One is that often there is little or no uncertainty. There might be some question of exactly how many turns it will take, which does impact one’s reward slightly, but if your party is on track then the majority of battles, once you get used to the game, will simultaneously be on autopilot while also requiring you to move around quite a lot of cards.

The other is that you need to end the battle at full health. Sometimes this creates a lot of good tension, where you know not ending the battle now is risky, or you are going between battles hurt especially early on. This generates some great stories. The problem is this also essentially requires that you end the battle on your healer’s turn or directly thereafter, which often means prolonging things quite a while, in a way that doesn’t feel realistic at all, since it’s basically ‘I can heal anything so long as I don’t accidentally kill all our enemies first.’ You know how it is.

This compounds with the fact that runs of the full game drag on and are too long. Going through all four acts takes several hours. Once you know what you are doing, a lot of the early parts of that won’t carry much risk or offer much tension. In my last few plays, it felt like you decided to run an experiment/plan, then it took something like two hours to play out, then you found out if it worked.
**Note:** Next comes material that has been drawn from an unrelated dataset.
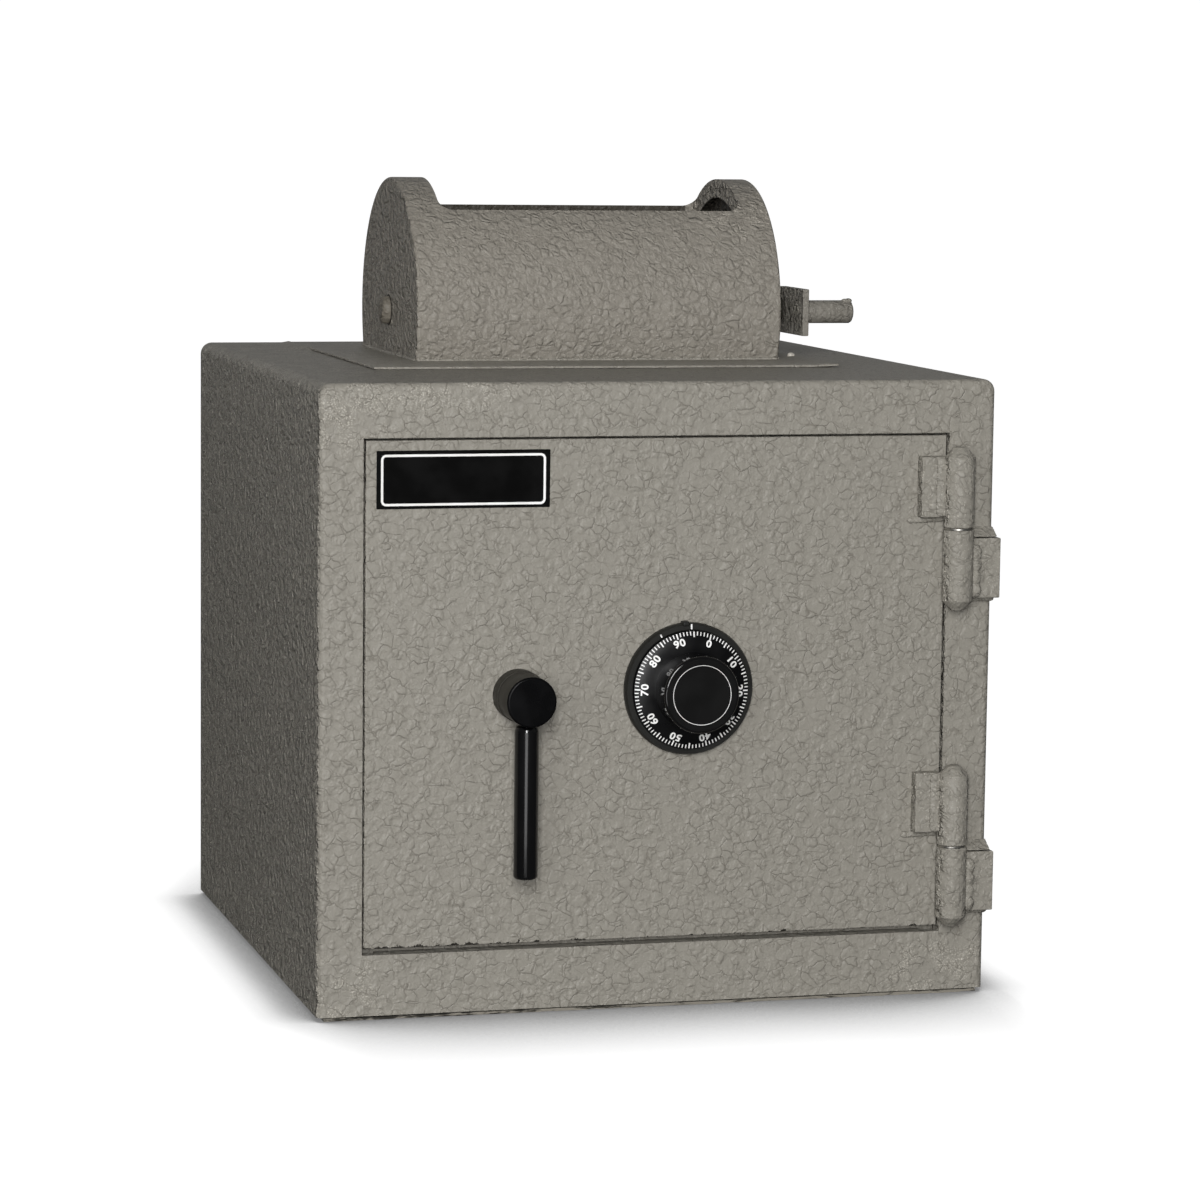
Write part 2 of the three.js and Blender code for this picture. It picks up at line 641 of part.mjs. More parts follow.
function buildCover(safe) {
  const x0 = DOOR_X0 + COVER_IN_LEFT;
  const x1 = DOOR_X1 - COVER_IN_RIGHT;
  const z0 = DOOR_Z0 + COVER_IN_Z;
  const z1 = DOOR_Z1 - COVER_IN_Z;
  const y1 = DOOR_BACK_Y + COVER_DEPTH;
  const t = COVER_T;
  const pan = box(x0, x1, DOOR_BACK_Y, y1, z0, z1);
  const hollow = box(x0 + t, x1 - t, DOOR_BACK_Y - t, y1 - t, z0 + t, z1 - t);
  const holes = boltHeights().map((z) => turnedX(rod(BOLT_R + SLIDE_GAP, x0 - t, x0 + 2 * t))
    .translate(0, BOLT_Y, z));
  piece(safe, 'door_cover', cut(pan, hollow, ...holes), enamel());
}

function boltHeights() {
  return [HANDLE_Z - BOLT_SPREAD, HANDLE_Z + BOLT_SPREAD];
}

// Handle: collar, hub and lever outside, spindle through the door, crank on its inner end
function buildHandle(safe) {
  const axis = group(safe, HANDLE_X, 0, HANDLE_Z);
  const collar = tube(SPINDLE_R + RUN_GAP, COLLAR_R, FACE_Y - COLLAR_L, FACE_Y);
  piece(axis, 'handle_collar', turnedY(collar), enamel());

  const hubY1 = FACE_Y - COLLAR_L - SEAT_GAP;
  const hubY0 = hubY1 - HUB_L;
  const hub = [
    [0, hubY0],
    [HUB_R - HUB_BEVEL, hubY0],
    [HUB_R, hubY0 + HUB_BEVEL],
    [HUB_R, hubY1],
    [0, hubY1],
  ];
  const leverY = FACE_Y - LEVER_OUT;
  const spindleY0 = leverY + LEVER_R + SPINDLE_SHOULDER;
  const socket = turnedZ(rod(LEVER_R + SEAT_GAP, 0, -LEVER_REACH)).translate(0, leverY, 0);
  const spindleBore = turnedY(rod(SPINDLE_R + SEAT_GAP, spindleY0, hubY1 + SPINDLE_SHOULDER), ROUND_SMALL);
  piece(axis, 'handle_hub', cut(turnedY(hub), socket, spindleBore), glossBlack());

  const lever = [
    [0, -SEAT_GAP],
    [LEVER_R, -SEAT_GAP],
    [LEVER_R, -LEVER_REACH + LEVER_BEVEL],
    [LEVER_R - LEVER_BEVEL, -LEVER_REACH],
    [0, -LEVER_REACH],
  ];
  piece(axis, 'handle_lever', turnedZ(lever).translate(0, leverY, 0), glossBlack());

  const spindle = turnedY(rod(SPINDLE_R, spindleY0 + SEAT_GAP, CRANK_Y1), ROUND_SMALL);
  piece(axis, 'handle_spindle', spindle, steel());

  buildSpindleCrank(axis);
}

// The crank's pin starts 45 degrees to the right of straight down and ends 45 degrees to the left
function buildSpindleCrank(axis) {
  const pinX = CRANK_THROW * Math.SQRT1_2;
  const pinZ = -CRANK_THROW * Math.SQRT1_2;
  const pinY1 = BAR_Y1 + BOLT_STOP_GAP;
  const eye = turnedY(rod(CRANK_EYE_R, CRANK_Y0, CRANK_Y1), ROUND_SMALL);
  const tip = turnedY(rod(CRANK_TIP_R, CRANK_Y0, CRANK_Y1), ROUND_SMALL).translate(pinX, 0, pinZ);
  const pin = turnedY(rod(CRANK_PIN_R, CRANK_Y1 - CRANK_T / 2, pinY1), ROUND_SMALL).translate(pinX, 0, pinZ);
  const bore = turnedY(rod(SPINDLE_R + SEAT_GAP, CRANK_Y0 - CRANK_T, CRANK_Y1 + CRANK_T), ROUND_SMALL);
  piece(axis, 'spindle_crank', cut(join(eye, tip, pin), bore), steel());
}

// Bolt bar: beam with the crank slot, an upright to the two bolts, and a foot that the lock blocks
function buildBoltWork(safe) {
  const beamZ0 = HANDLE_Z - BAR_BEAM_H / 2;
  const beamZ1 = HANDLE_Z + BAR_BEAM_H / 2;
  const x0 = UPRIGHT_X0;
  const x1 = x0 + BAR_UPRIGHT_W;
  const low = HANDLE_Z - BAR_UPRIGHT_H / 2;
  const high = HANDLE_Z + BAR_UPRIGHT_H / 2;
  const dropX1 = HANDLE_X + BAR_DROP_X;
  const dropX0 = dropX1 - BAR_DROP_W;
  const lugZ1 = LOCK_Z0 - GUIDE_GAP;
  const footZ1 = LOCK_Z0 - LOCK_TRAVEL - 2 * LOCK_BOLT_OUT;
  const footZ0 = footZ1 - BAR_FOOT_H;
  const lugX0 = DIAL_X + LOCK_BOLT_W / 2 + LUG_CLEAR;
  const lugX1 = lugX0 + LUG_W;
  const outline = polygon([
    [x0, low], [x1, low], [x1, beamZ0], [dropX0, beamZ0], [dropX0, footZ0], [lugX1, footZ0],
    [lugX1, lugZ1], [lugX0, lugZ1], [lugX0, footZ1], [dropX1, footZ1], [dropX1, beamZ1], [x1, beamZ1],
    [x1, high], [x0, high],
  ]);
  const pinX = HANDLE_X + CRANK_THROW * Math.SQRT1_2;
  const reach = CRANK_PIN_R + SLIDE_GAP;
  const slotLow = HANDLE_Z - CRANK_THROW - reach;
  const slotHigh = HANDLE_Z - CRANK_THROW * Math.SQRT1_2 + reach;
  outline.holes.push(polygon([[pinX - reach, slotLow], [pinX - reach, slotHigh], [pinX + reach, slotHigh],
    [pinX + reach, slotLow]]));
  piece(safe, 'bolt_bar', alongY(outline, BAR_Y0, BAR_Y1), zincSteel());

  boltHeights().forEach((z, i) => {
    const bolt = turnedX(rod(BOLT_R, BOLT_X0, x0 - SEAT_GAP)).translate(0, BOLT_Y, z);
    piece(safe, `door_bolt_${i === 0 ? 'lower' : 'upper'}`, bolt, zincSteel());
    const guideX1 = x0 - BOLT_TRAVEL - GUIDE_GAP;
    const block = box(guideX1 - GUIDE_T, guideX1, DOOR_BACK_Y, BOLT_Y + BOLT_R + GUIDE_WALL,
      z - GUIDE_H / 2, z + GUIDE_H / 2);
    const bore = turnedX(rod(BOLT_R + RUN_GAP, guideX1 - 2 * GUIDE_T, guideX1 + GUIDE_T));
    bore.translate(0, BOLT_Y, z);
    piece(safe, `bolt_guide_${i === 0 ? 'lower' : 'upper'}`, cut(block, bore), zincSteel());
  });

  const strapX0 = x1 + GUIDE_GAP;
  const strapZ0 = beamZ0 - SLIDE_GAP;
  const strapZ1 = beamZ1 + SLIDE_GAP;
  const strapX1 = strapX0 + STRAP_W;
  const strapY1 = BAR_Y1 + SLIDE_GAP;
  const t = STRAP_T;
  const outer = box(strapX0, strapX1, DOOR_BACK_Y, strapY1 + t, strapZ0 - t, strapZ1 + t);
  const inner = box(strapX0 - t, strapX1 + t, DOOR_BACK_Y - t, strapY1, strapZ0, strapZ1);
  piece(safe, 'bar_strap', cut(outer, inner), zincSteel());
}

// Combination lock: case and lid on the door, ring outside, bolt and lever inside
function buildLock(safe) {
  const x0 = DIAL_X - LOCK_W / 2;
  const x1 = DIAL_X + LOCK_W / 2;
  const w = LOCK_WALL;
  const block = box(x0, x1, DOOR_BACK_Y, LOCK_Y1, LOCK_Z0, LOCK_Z1);
  const pocket = box(x0 + w, x1 - w, DOOR_BACK_Y + w, LOCK_Y1 + w, LOCK_Z0 + w, LOCK_Z1 - w);
  const half = LOCK_BOLT_W / 2;
  const boltY0 = LOCK_Y1 - LOCK_LID_T - LOCK_BOLT_T;
  const boltY1 = boltY0 + LOCK_BOLT_T;
  const out = half + RUN_GAP;
  const exitZ1 = LOCK_Z0 + 2 * w;
  const exit = box(DIAL_X - out, DIAL_X + out, boltY0 - RUN_GAP, boltY1 + RUN_GAP, LOCK_Z0 - w, exitZ1);
  const bore = turnedY(rod(DIAL_SPINDLE_R + RUN_GAP, DOOR_BACK_Y - w, DOOR_BACK_Y + 2 * w), ROUND_SMALL)
    .translate(DIAL_X, 0, DIAL_Z);
  piece(safe, 'lock_case', cut(block, pocket, exit, bore), castZinc());

  const lid = box(x0, x1, LOCK_Y1, LOCK_Y1 + LOCK_LID_T, LOCK_Z0, LOCK_Z1);
  piece(safe, 'lock_lid', lid, castZinc());

  const boltZ0 = LOCK_Z0 - LOCK_BOLT_OUT;
  const bolt = box(DIAL_X - half, DIAL_X + half, boltY0, boltY1, boltZ0, boltZ0 + LOCK_BOLT_L);
  piece(safe, 'lock_bolt', bolt, brass());

  buildLever(safe, boltY0, boltZ0 + LOCK_BOLT_L);
  buildWheelPack(safe);
}

// The lever rides on the bolt and carries the fence beside the wheels
function buildLever(safe, boltY0, boltZ1) {
  const half = LOCK_BOLT_W / 2;
  const y1 = boltY0 - SEAT_GAP;
  const y0 = y1 - LEVER_ARM_T;
  const outX = DIAL_X + WHEEL_R + FENCE_CLEAR;
  const w = LEVER_ARM_W;
  const top = DIAL_Z + w / 2;
  const foot = boltZ1 - 3 * w;
  const outline = polygon([
    [DIAL_X - half, foot], [DIAL_X + half, foot], [outX + w, foot + 4 * w], [outX + w, top], [outX, top],
    [outX, foot + 5 * w], [DIAL_X + half, foot + 2.5 * w], [DIAL_X - half, foot + 2.5 * w],
  ]);
  const fenceY0 = y0 + LEVER_ARM_T / 2;
  const fence = box(outX, outX + w, fenceY0, LOCK_Y1 - FENCE_LID_GAP, top - 2 * w, top);
  piece(safe, 'lock_lever', join(alongY(outline, y0, y1), fence), brass());
}

// Cam on the dial spindle, then three gated wheels that turn on the lid's post
function buildWheelPack(safe) {
  const axis = group(safe, DIAL_X, 0, DIAL_Z);
  const camY0 = DOOR_BACK_Y + LOCK_WALL + SLIDE_GAP;
  const camY1 = camY0 + CAM_T;
  const half = GATE_W / 2;
  const gate = (r, y0, y1) => box(r - CAM_NOTCH, r + CAM_NOTCH, y0 - half, y1 + half, -half, half);

  const camDisc = turnedY(tube(DIAL_SPINDLE_R + SEAT_GAP, CAM_R, camY0, camY1));
  piece(axis, 'drive_cam', cut(camDisc, gate(CAM_R, camY0, camY1)), brass());

  let y = camY1 + WHEEL_GAP;
  for (let i = 1; i <= WHEEL_COUNT; i += 1) {
    const disc = turnedY(tube(POST_R + RUN_GAP, WHEEL_R, y, y + WHEEL_T));
    piece(axis, `lock_wheel_${i}`, cut(disc, gate(WHEEL_R, y, y + WHEEL_T)), brass());
    y += WHEEL_T + WHEEL_GAP;
  }

  const postY0 = camY1 + WHEEL_GAP;
  const post = tube(DIAL_SPINDLE_R + RUN_GAP, POST_R, postY0, LOCK_Y1);
  piece(axis, 'wheel_post', turnedY(post, ROUND_SMALL), castZinc());
  buildDial(axis, camY1);
}

// Dial: fixed ring on the door, and the turning dial with its knob and spindle
function buildDial(axis, spindleEnd) {
  const ringY0 = FACE_Y - RING_T;
  const ringBore = DIAL_SPINDLE_R + RUN_GAP;
  const ring = [
    [ringBore, FACE_Y],
    [ringBore, ringY0 + RING_STEP],
    [RING_FACE_R, ringY0 + RING_STEP],
    [RING_FACE_R, ringY0],
    [RING_R - RING_BEVEL_W, ringY0],
    [RING_R, ringY0 + RING_BEVEL_T],
    [RING_R, FACE_Y],
    [ringBore, FACE_Y],
  ];
  piece(axis, 'dial_ring', turnedY(ring, ROUND_FINE), glossBlack());

  const backY = ringY0 + RING_STEP - DIAL_RING_GAP;
  const socketY = backY - DIAL_SOCKET;
  const dial = [
    [0, FACE_Y - KNOB_OUT],
    [KNOB_R - KNOB_BEVEL, FACE_Y - KNOB_OUT],
    [KNOB_R, FACE_Y - KNOB_OUT + KNOB_BEVEL],
    [KNOB_R, FACE_Y - DIAL_CONE_OUT],
    [DIAL_R, FACE_Y - DIAL_EDGE_OUT],
    [DIAL_R, backY],
    [DIAL_SPINDLE_R + SEAT_GAP, backY],
    [DIAL_SPINDLE_R + SEAT_GAP, socketY],
    [0, socketY],
  ];
  piece(axis, 'dial_knob', turnedY(dial, ROUND_FINE), glossBlack());

  const spindle = rod(DIAL_SPINDLE_R, socketY + SEAT_GAP, spindleEnd);
  piece(axis, 'dial_spindle', turnedY(spindle, ROUND_SMALL), steel());
}

const safe = new THREE.Group();
buildBody(safe);
buildHousing(safe);
buildDrum(safe);
buildDoor(safe);
buildHinge(safe, 'lower', HINGE_Z_LOW);
buildHinge(safe, 'upper', HINGE_Z_HIGH);
buildHandle(safe);
buildBoltWork(safe);
buildLock(safe);

export default safe;
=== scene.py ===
# %% [markdown]
# # A rotary hopper safe
#
# This lesson dresses the engineering model of a small floor safe. The model gives every part its size
# and place, and this script gives each part the rounded edges, welds, paint and wear that make it look
# real. Lengths in the lesson are written in millimetres and turned into Blender's metres with MM.
#
# The first step loads the engineering model as a frame that stays where it is.

import math

import bmesh
import bpy
from mathutils import Matrix, Vector


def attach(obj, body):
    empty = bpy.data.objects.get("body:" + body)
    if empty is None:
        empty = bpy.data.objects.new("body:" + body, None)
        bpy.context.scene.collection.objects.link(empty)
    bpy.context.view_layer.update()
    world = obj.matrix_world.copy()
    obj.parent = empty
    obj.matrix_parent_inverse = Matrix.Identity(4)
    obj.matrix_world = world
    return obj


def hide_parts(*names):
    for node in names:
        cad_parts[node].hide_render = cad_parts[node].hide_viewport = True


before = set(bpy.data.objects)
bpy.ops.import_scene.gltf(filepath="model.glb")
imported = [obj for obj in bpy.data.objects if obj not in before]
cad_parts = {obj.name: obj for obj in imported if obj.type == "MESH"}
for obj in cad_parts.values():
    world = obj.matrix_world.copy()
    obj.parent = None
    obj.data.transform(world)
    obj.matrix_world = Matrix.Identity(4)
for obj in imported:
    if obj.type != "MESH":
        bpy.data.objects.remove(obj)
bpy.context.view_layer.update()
MM = 0.001
print("nodes in the frame:", len(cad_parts))

# %% [markdown]
# ## Where the viewer stands
#
# The viewer stands in front and a little to the left, slightly above the top of the safe. A long lens
# keeps the sides nearly parallel. The angles were worked out from the object's own straight edges. A
# camera can be aimed with a constraint, but three written angles are exact and easy to change.

# %% Camera
CAMERA_PLACE = (-0.7152, -2.6932, 0.5738)
CAMERA_TURN = math.radians(-15.237)
CAMERA_TILT = math.radians(6.872)
CAMERA_ROLL = math.radians(0.684)
LENS = 122.418


def seen_from(turn, tilt):
    """The direction from the object towards something at this turn and tilt."""
    return Vector((math.sin(turn) * math.cos(tilt), -math.cos(turn) * math.cos(tilt), math.sin(tilt)))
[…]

Another aspect of this is that there is much less randomness in what you have to work with here than in the other good rogue deckbuilders. If you go into Slay the Spire or Monster Train with a plan chances are it won’t survive contact with the enemy. Roguebook you can sort of have a plan, more so for certain hero pairs than others. In Across the Obelisk, you do have a plan. The encounters you have and the cards you roll can essentially give you extra options and make your life better, and when you’re playing with less power rolling the right premium card can guide you a decent amount, but mostly you’re effectively only looking for a handful of goodies and rejecting everything else in favor of shards. You also get equipment, and the ones you get later on matter, but mostly again you know what you need.

Similarly, once you learn what is on the maps there is not enough randomness in which events area available, what the correct path is to take and what happens in those events. You do get the option to randomize a lot of enemies, which helps some, but it’s not enough. You can of course choose to take the road less travelled by at least once, and you should, while understanding it’s a sacrifice.

At lower difficulties (this game uses ‘madness’ levels as its parallel to Ascension levels in Slay the Spire) you have freedom to mess around, try different things and party configurations and so on, which is good. But as things get more intense, the range of useful things narrows in all ways. There are multiple viable party builds, but also clearly better and worse approaches in most ways, and your poverty means you need a laser focus.

I wish there was a way to make it more beneficial to ‘roll with the punches’ more. As it is, many of the epic and legendary cards are splashy or potentially interesting, but simply cost too much energy and aren’t efficient, or take you down the wrong path. You need something that packs a punch, but the wrong something mostly ends up being a dead card. I’d like to see a path to more improvisation in adventure mode, without having to fall back on the other modes of play.

The game has a lot going on and gets rather complex. The good news is that as you settle in you can often largely ignore these interactions and still have plenty of fun, but it can be a barrier to get and keep it all straight.

That’s all mostly talking about adventure mode. In the other modes you’re playing with much less power and much less predictability. That has its advantages, but in the end I didn’t find it to be as much fun.

Conclusion

Across the Obelisk is a game made with love that very much satisfied its vision. I had a great time. If the vision interests you, you should absolutely go for it.

The game is good enough that I want it to be just that extra bit better, to address the last few concerns, that would have turned it into a true all-time great. As it is, it still goes on the list of games I hope my kids eventually get to play, but I can’t quite offer a completely unqualified ‘yes everyone needs to play this.’

Despite that, yes. If you are considering playing, you should play it.